Inventory Planner leans into automated replenishment across channels. Prediko and Cogsy both support longer-range planning, with a 12-month view tied to lead time planning. Fabrikatör adds PO automation and backorder handling, which can be a big deal if your purchasing workflow is messy.
Multi-Location Support
Multi-location planning is where the gap between tools opens up fast.
| App | Multi-Location Capability | Best Fit |
|---|---|---|
| Forstock | Unified tracking across retail and digital storefronts | Shopify-native brands scaling across locations |
| Inventory Planner | Advanced: Shopify, Amazon, wholesale | Complex multi-channel brands |
| Fabrikatör | Multi-warehouse management | Operations with backorders and complex POs |
| Prediko | Multi-store and multi-warehouse | Shopify-native D2C brands |
| Flieber | Multi-warehouse and multi-channel via visual supply chain map | Not disclosed |
| Cogsy | Multi-warehouse planning for launch-driven demand | Launch-heavy or event-driven brands |
For brands running one Shopify store and working with one or two suppliers, most of these tools will handle the basics just fine. The split shows up when you add Amazon, wholesale, or more than one warehouse. That’s when setup gets trickier, and not every app keeps up.
At that point, Inventory Planner stands out as the clearest pick for more complex multi-channel operations.
The next section breaks down the practical pros and cons of each app.
Pros and Cons
The table below boils each app down to three things: its main upside, its main drawback, and the brand setup where it makes the most sense.
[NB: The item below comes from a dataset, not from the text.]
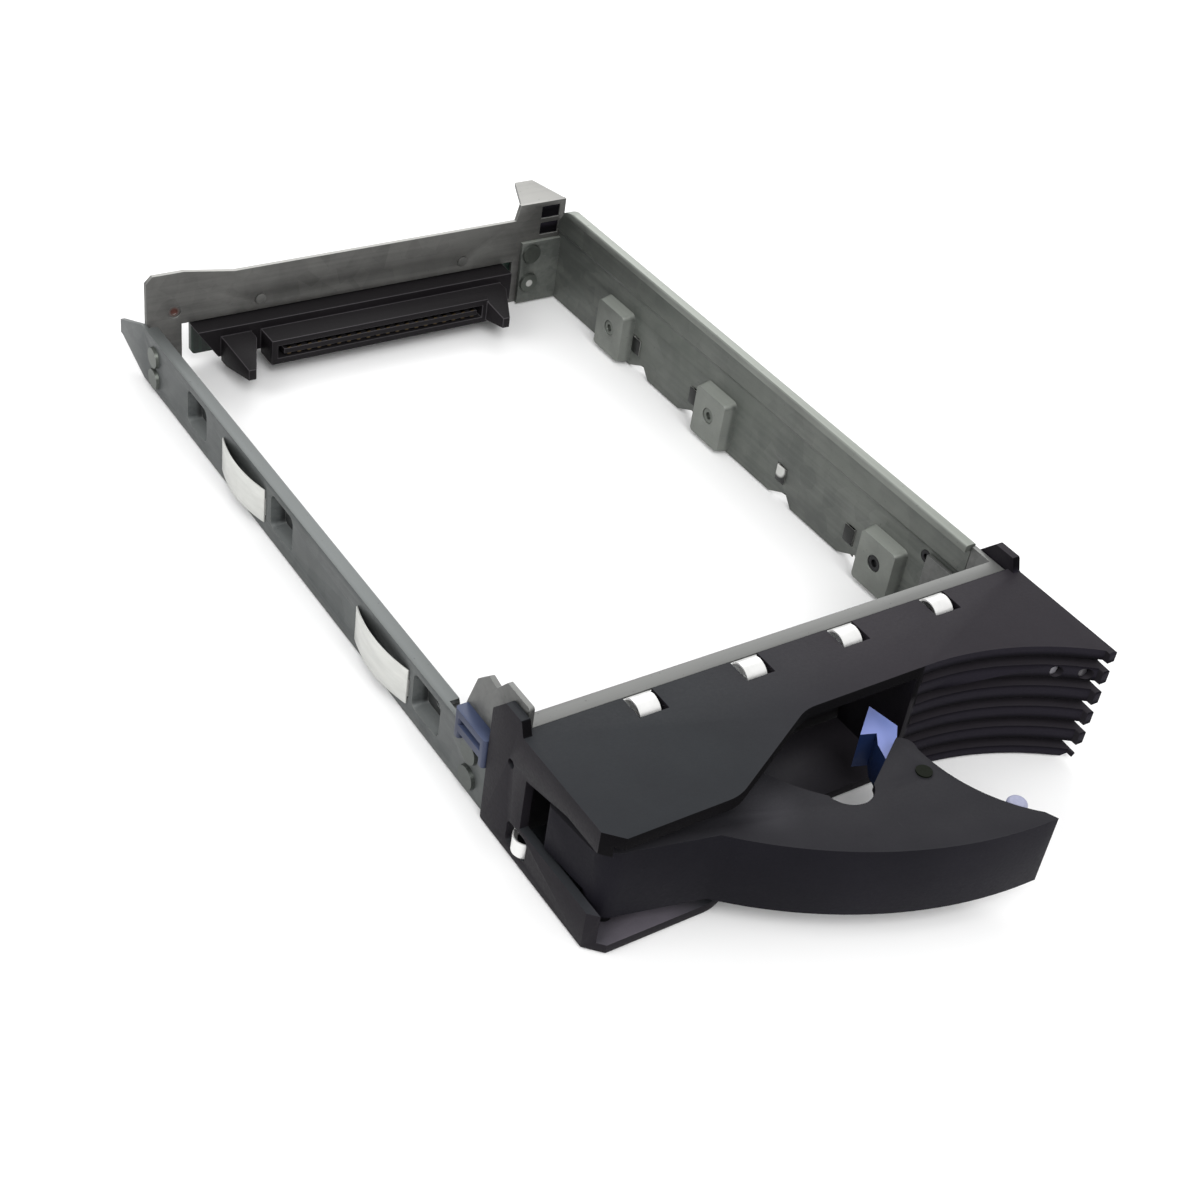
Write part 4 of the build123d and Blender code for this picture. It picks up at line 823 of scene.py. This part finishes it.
CAPACITOR_CAP = {"centre_mm": 0.38, "size_mm": (0.42, 0.74, 0.9), "round_mm": 0.09}
CAP_OUT_MM = 0.75
CAPACITOR_PLACES_MM = (
    (-19.5, 17.6), (-16.5, 17.6), (-19.5, 15.2), (-0.6, 17.4), (-0.6, 15.0), (14.6, 17.5),
    (17.6, 17.5), (14.6, 14.9), (33.0, 12.0), (36.0, 12.0), (-34.5, 9.0), (-34.5, 6.4),
)


def board_chip(width_mm, height_mm, leg_count):
    """A flat chip with a dished top and a row of legs above and below."""
    body = small_block("chip_body", CHIP_CENTRE_MM, (width_mm, CHIP_THICK_MM, height_mm), CHIP_ROUND_MM)
    sunk_socket(body, lambda face: face.normal.y > TURNED_TO and face.area > CHIP_FACE_M2, CHIP_RIM_MM,
                (0, -CHIP_DISH_MM, 0))
    first_leg = small_block("solder", **CHIP_LEG)
    pitch_mm = (width_mm - LEG_INSET_MM) / (leg_count - 1)
    legs = []
    for row in (-1, 1):
        for index in range(leg_count):
            leg = copied(first_leg)
            shifted(leg, ((index - (leg_count - 1) / 2) * pitch_mm, 0, row * (height_mm / 2 + LEG_OUT_MM)))
            legs.append(leg)
    bpy.data.objects.remove(first_leg)
    return joined([body] + legs)


def board_capacitor():
    """A small ceramic capacitor with a soldered cap at each end."""
    body = small_block("capacitor_body", **CAPACITOR_BODY)
    caps = [small_block("solder", x_mm=side * CAP_OUT_MM, **CAPACITOR_CAP) for side in (-1, 1)]
    return joined([body] + caps)


for number, sizes in enumerate(CHIPS, start=1):
    chip = board_chip(sizes["width_mm"], sizes["height_mm"], sizes["leg_count"])
    shifted(chip, (sizes["x_mm"], BOARD_FACE_MM, CHIP_Z_MM))
    add_piece(chip, "board_chip_%d" % number, None)
first_capacitor = board_capacitor()
capacitors = [first_capacitor] + [copied(first_capacitor) for _ in CAPACITOR_PLACES_MM[1:]]
for number, (capacitor, (x_mm, z_mm)) in enumerate(zip(capacitors, CAPACITOR_PLACES_MM), start=1):
    shifted(capacitor, (x_mm, BOARD_FACE_MM, z_mm))
    add_piece(capacitor, "board_capacitor_%d" % number, None)

# Floor
deselect_all()
bpy.ops.mesh.primitive_plane_add(size=FLOOR_SIZE, location=(0, 0, 0))
floor = bpy.context.object
floor.name = "studio_floor"
floor.data.transform(Matrix.Translation((0, 0, -FLOOR_DROP)))
paint(floor, Finish("studio_floor").finished(Base_Color=FLOOR_COLOUR, Roughness=FLOOR_ROUGHNESS))


def area_light(name, place, size, power):
    """Soft square light aimed at the tray."""
    data = bpy.data.lights.new(name, "AREA")
    data.shape = "SQUARE"
    data.size = size
    data.energy = power
    light = bpy.data.objects.new(name, data)
    bpy.context.scene.collection.objects.link(light)
    light.location = place
    light.rotation_euler = (Vector(LIGHT_AIM) - Vector(place)).to_track_quat("-Z", "Y").to_euler()


for name, setting in LIGHTS.items():
    area_light(name, **setting)

air = bpy.data.worlds.new("studio_air")
bpy.context.scene.world = air
air.use_nodes = True
air_light = air.node_tree.nodes["Background"].inputs
air_light["Color"].default_value = (*AIR_COLOUR, 1.0)
air_light["Strength"].default_value = AIR_STRENGTH

camera_data = bpy.data.cameras.new("photo_camera")
camera_data.lens = CAMERA_LENS_MM
camera_data.sensor_width = SENSOR_MM
camera_data.clip_start = CLIP_START
camera = bpy.data.objects.new("photo_camera", camera_data)
bpy.context.scene.collection.objects.link(camera)
camera.location = Vector(EYE_MM) * MM
camera.rotation_euler = [math.radians(turn) for turn in CAMERA_TURN_DEG]
bpy.context.scene.camera = camera
bpy.context.scene.view_settings.view_transform = "Standard"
| App | Best Strength | Key Limitation | Best-Fit Brand Scenario |
|---|---|---|---|
| Forstock | Starts at $39/month with AI forecasting, POs, supplier control, and multi-location visibility | Shopify-only visibility | Shopify brands managing stockouts and reorder timing across locations |
| Inventory Planner | Probabilistic, variant-level forecasting with 200+ integrations including Amazon FBA, plus financial reporting | Higher starting price (~$244.99/month); no Walmart WFS support | Complex brands managing multiple warehouses or wholesale accounts |
| Prediko | Demand sensing from marketing signals with forecast accuracy up to 95% | Shopify-only visibility; no native Amazon FBA or Walmart WFS | DTC brands that plan inventory around marketing activity |
| Fabrikatör | PO automation, backorder management, and lead-time planning | Shopify-only visibility limits Amazon or Walmart demand signals | Teams that need tighter purchase planning |
| Cogsy | Scenario modeling for launches, pre-orders, and marketing events | Quote-based pricing ($500–$2,000/month) | Launch-heavy brands with volatile demand |
| Flieber | AI forecasting with stockout- and promo-adjusted history, plus visual supply chain mapping across channels and warehouses | Static lead times require manual updates when supplier timelines change | Multi-channel brands that need replenishment tied to warehouse flow and bundle-level SKUs |
In plain English, each row points to a different buying problem. One brand may care most about avoiding stockouts. Another may be focused on cash planning. Someone else may need better launch planning, tighter purchase-order control, or smoother replenishment across multiple locations.
That’s why the next section matters. The right pick often comes down to how you plan inventory, not just how many features sit on a pricing page.
One thing applies across the board: these tools only work as well as the data behind them. Clean sales history and accurate lead times are a must.
Conclusion
The right app depends on how complex your inventory is right now. In plain English, the choice usually comes down to your channel mix, SKU count, and lead-time complexity. As SKU count, seasonality, and lead-time volatility go up, basic inventory tools tend to fall apart fast.
Forstock's $39/month plan is a practical starting point for brands that want forecasting, reorders, and PO creation in one dashboard, without piling on extra operational work.
Multi-warehouse and wholesale brands are dealing with a tougher setup. Their forecast needs to reflect demand across every sales channel, not just Shopify checkout. And if you're still relying on Stocky, it's time to replace it before Shopify's August 31, 2026 sunset.
No matter which app you pick, clean sales history and accurate lead times matter most. Bad inputs weaken every forecast, and stockouts can still cost retailers 4% to 8% of annual revenue.
FAQs
When should I move beyond Shopify’s built-in inventory tools?
Move beyond Shopify’s built-in inventory tools once your operation starts to outgrow them. That usually happens when you’re managing 200+ SKUs, selling across more than one channel, or struggling to get a clear view of inventory before under-forecasting and stockouts hit.
A dedicated forecasting app matters even more when demand shifts with the seasons, swings month to month, or gets hard to predict. It can also help when you need multi-location planning and tighter SKU-level forecasts so you can cut down on both overstock and stockouts.
What data do I need for accurate demand forecasting?
For accurate demand forecasting, you need a solid set of inputs: historical sales data, sales velocity, seasonality patterns, lead times, and safety stock levels.
That gives you the internal picture. But demand doesn’t move in a vacuum.
External signals can sharpen your forecast too, including marketing campaigns, weather, social media sentiment, and competitor actions.
How do lead times and multiple locations affect reordering?
Lead times and multiple locations make reordering harder. When a supplier takes longer to deliver, you have to plan earlier. That also means your safety stock needs to be dialed in, so reorder points account for those delays and help prevent stockouts.
If you stock inventory across multiple locations, one reorder point usually won’t cut it. Each site needs its own reorder point based on local demand and local lead times. Pulling demand signals into one view, then allocating inventory based on each location’s sales velocity, helps keep stock levels in check and cuts down on overstock.